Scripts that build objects
☆ ☆ ☆ ☆
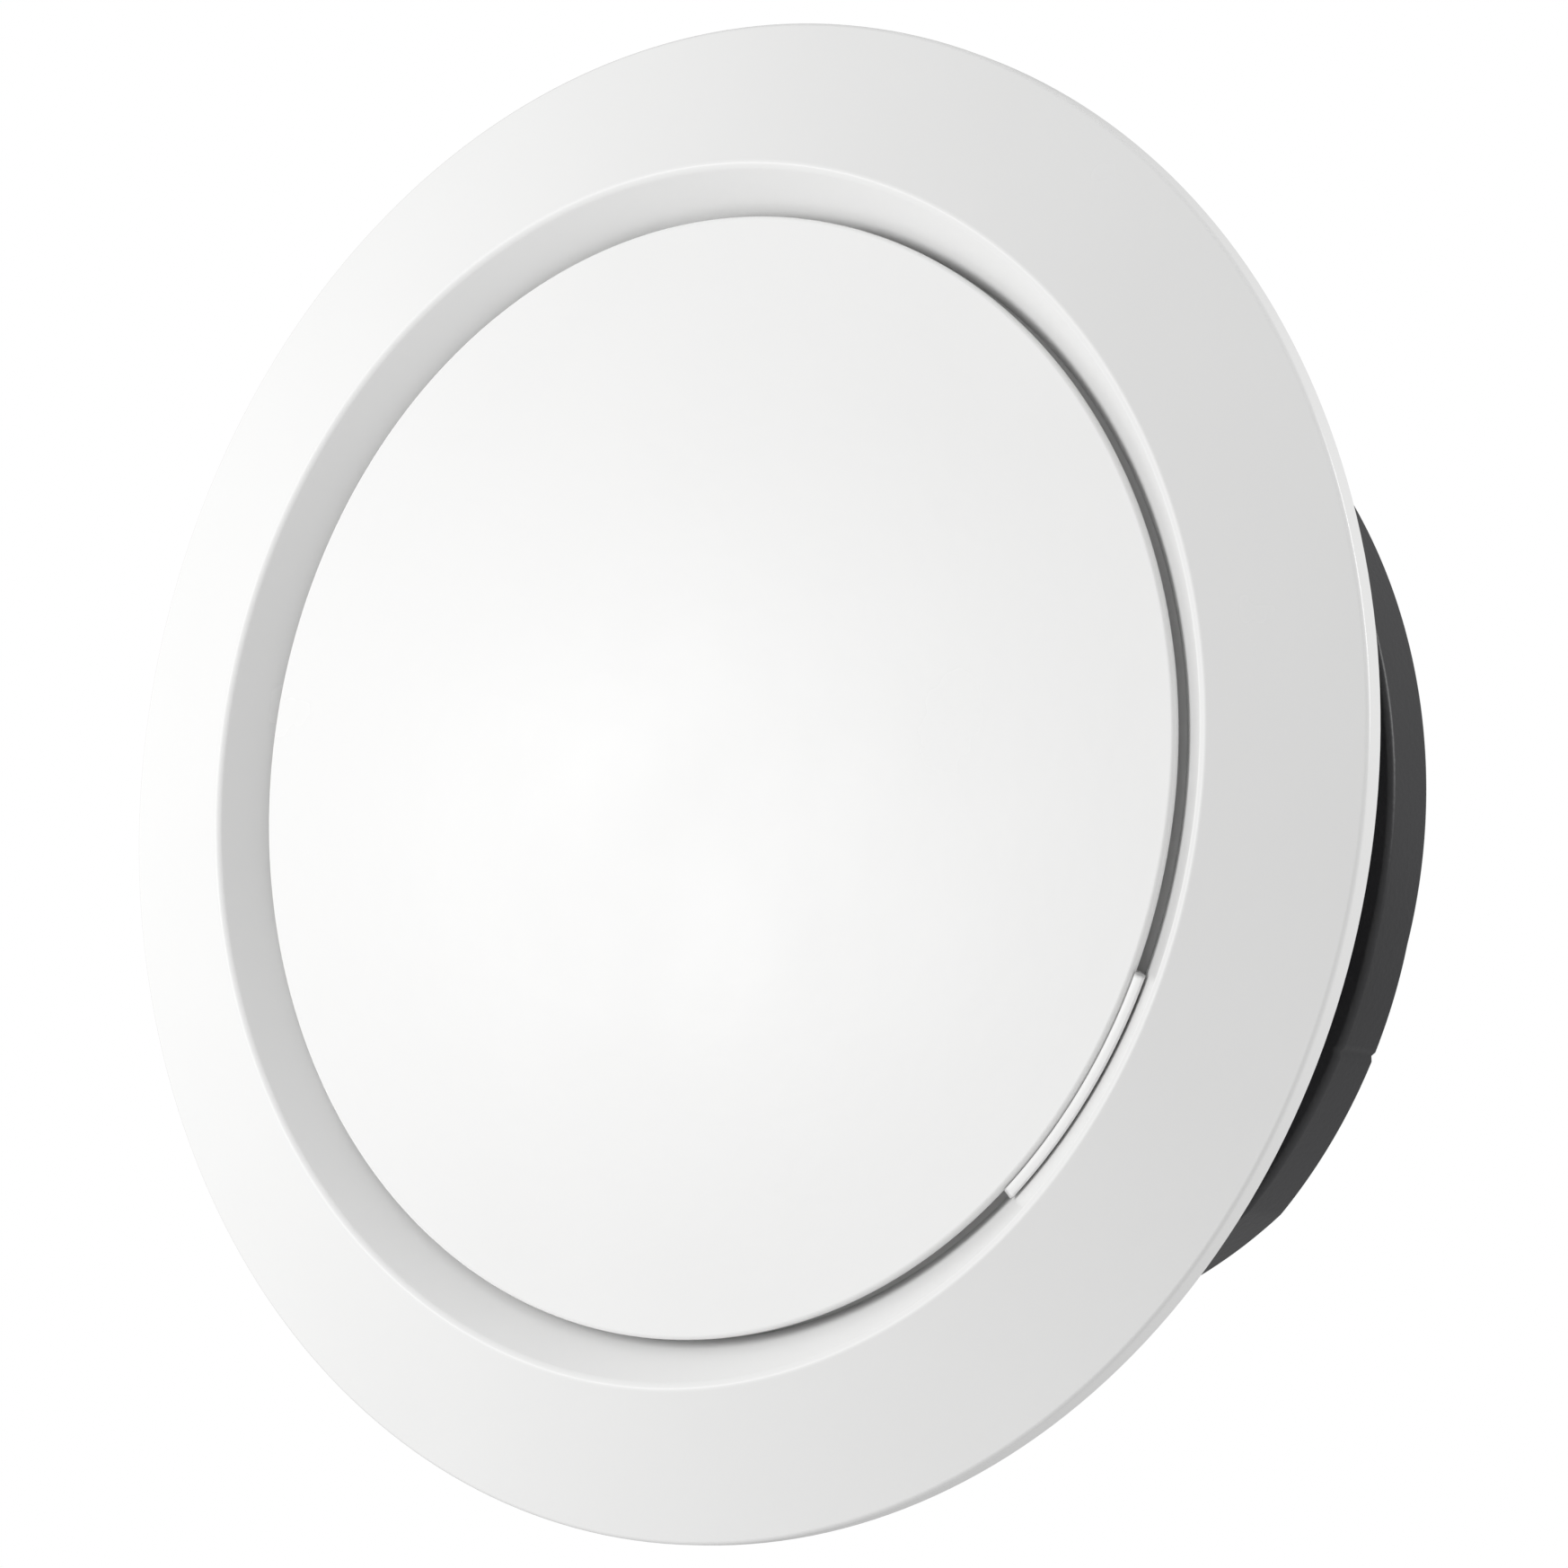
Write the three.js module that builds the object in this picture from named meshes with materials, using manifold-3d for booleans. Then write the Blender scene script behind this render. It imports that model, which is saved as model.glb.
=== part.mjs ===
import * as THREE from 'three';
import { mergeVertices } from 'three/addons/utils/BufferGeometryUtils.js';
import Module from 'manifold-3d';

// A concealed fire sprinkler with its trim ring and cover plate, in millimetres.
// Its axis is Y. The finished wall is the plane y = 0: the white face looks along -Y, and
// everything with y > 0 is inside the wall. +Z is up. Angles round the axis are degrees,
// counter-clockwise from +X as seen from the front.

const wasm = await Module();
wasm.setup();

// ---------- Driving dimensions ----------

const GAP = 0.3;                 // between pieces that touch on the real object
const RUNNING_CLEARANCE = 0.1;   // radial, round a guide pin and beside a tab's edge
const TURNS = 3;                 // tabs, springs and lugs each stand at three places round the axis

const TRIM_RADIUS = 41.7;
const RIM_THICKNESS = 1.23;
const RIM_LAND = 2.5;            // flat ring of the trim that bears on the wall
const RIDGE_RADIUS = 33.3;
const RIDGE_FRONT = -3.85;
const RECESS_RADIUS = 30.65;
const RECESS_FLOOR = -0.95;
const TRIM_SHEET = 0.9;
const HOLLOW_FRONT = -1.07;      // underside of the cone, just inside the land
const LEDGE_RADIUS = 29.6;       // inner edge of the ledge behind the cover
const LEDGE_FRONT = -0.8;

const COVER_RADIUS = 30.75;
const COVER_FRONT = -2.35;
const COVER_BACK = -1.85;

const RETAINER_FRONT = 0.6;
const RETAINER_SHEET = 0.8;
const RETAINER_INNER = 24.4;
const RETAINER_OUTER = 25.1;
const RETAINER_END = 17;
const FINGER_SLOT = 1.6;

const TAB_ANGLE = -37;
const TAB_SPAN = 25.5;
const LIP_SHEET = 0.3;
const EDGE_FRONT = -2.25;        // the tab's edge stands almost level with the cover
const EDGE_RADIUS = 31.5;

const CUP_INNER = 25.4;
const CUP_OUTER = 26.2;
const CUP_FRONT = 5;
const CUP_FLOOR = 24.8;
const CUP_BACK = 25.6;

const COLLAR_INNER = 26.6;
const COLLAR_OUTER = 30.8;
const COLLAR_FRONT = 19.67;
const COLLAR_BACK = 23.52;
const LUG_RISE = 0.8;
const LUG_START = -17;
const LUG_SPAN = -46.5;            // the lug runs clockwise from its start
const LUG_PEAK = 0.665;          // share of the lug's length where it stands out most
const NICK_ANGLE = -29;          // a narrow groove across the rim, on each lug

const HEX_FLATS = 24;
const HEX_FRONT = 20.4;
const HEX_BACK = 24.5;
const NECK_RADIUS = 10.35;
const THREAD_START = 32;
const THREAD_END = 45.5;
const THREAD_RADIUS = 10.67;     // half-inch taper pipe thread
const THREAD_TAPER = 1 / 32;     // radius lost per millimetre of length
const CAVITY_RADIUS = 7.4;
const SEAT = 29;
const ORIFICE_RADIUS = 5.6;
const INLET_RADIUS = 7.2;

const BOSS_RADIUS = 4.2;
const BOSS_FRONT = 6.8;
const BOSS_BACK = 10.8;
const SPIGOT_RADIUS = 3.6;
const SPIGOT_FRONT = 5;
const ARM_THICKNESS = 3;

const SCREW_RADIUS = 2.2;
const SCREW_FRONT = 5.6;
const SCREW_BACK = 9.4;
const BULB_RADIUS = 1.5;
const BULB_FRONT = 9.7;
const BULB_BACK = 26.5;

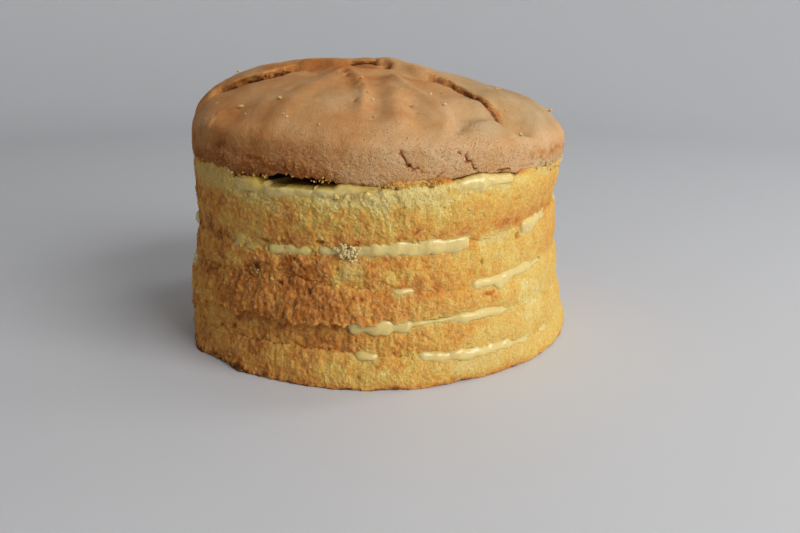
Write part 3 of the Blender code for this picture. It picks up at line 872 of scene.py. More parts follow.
☆ ☆ ☆ ☆
■ **Written exercise**
Isolate the lines above that contain the word "manifold" and copy them.

■ **Solution below**
Write the three.js module that builds the object in this picture from named meshes with materials, using manifold-3d for booleans. Then write the Blender scene script behind this render. It imports that model, which is saved as model.glb.
import Module from 'manifold-3d';